Sonderkommando. W piekle komór gazowych to książka napisana w formie wywiadu z autorem, poszczególne rozdziały opowiadają o kolejnych etapach jego życia. Najpierw dzieciństwo w Grecji, wybuch wojny, okupacja włoska, niemiecka… Aż w końcu Venezia zaczyna opowiadać, jak trafił do Auschwitz, a potem do komanda specjalnego. Zajmował się prowadzeniem ofiar na egzekucję, transportem i paleniem zwłok, sprzątaniem krematoriów… Później, już w innych obozach, autor miał okazję pracować też jak inni więźniowie i uznał, że choć fizycznie w Sonderkommando mieli lepiej, to jednak wpływ pracy w krematoriach na psychikę był zdecydowanie bardziej dewastujący.

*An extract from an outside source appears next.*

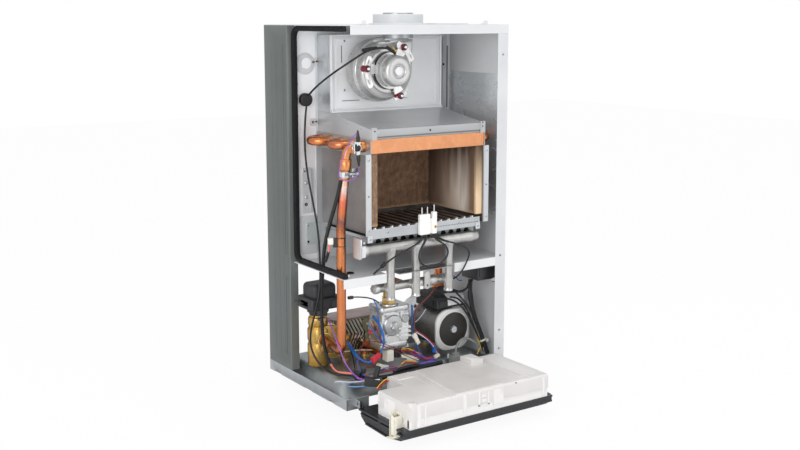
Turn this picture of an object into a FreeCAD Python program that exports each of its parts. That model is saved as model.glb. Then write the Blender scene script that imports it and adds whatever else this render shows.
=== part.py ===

Trudno oceniać takie książki pod kątem samej treści, bo nie da się właściwie ująć w słowa i ocenić tego, co przeszli więźniowie Auschwitz. Sonderkommando jednak cenię jako dobrze przeprowadzoną rozmowę, wyraźne skupienie na emocjach i doświadczeniach Venezii – jest to lektura, która porusza, daje do myślenia, a zarazem nie przeraża nadmiarem cierpienia (autor unika nazbyt szczegółowego opisu brutalności obozów). W efekcie Sonderkommando jest dobrą książką dla tych, co dopiero zapoznają się z lekturą obozową, zwłaszcza, że na koniec otrzymujemy też skrótową historię Holokaustu.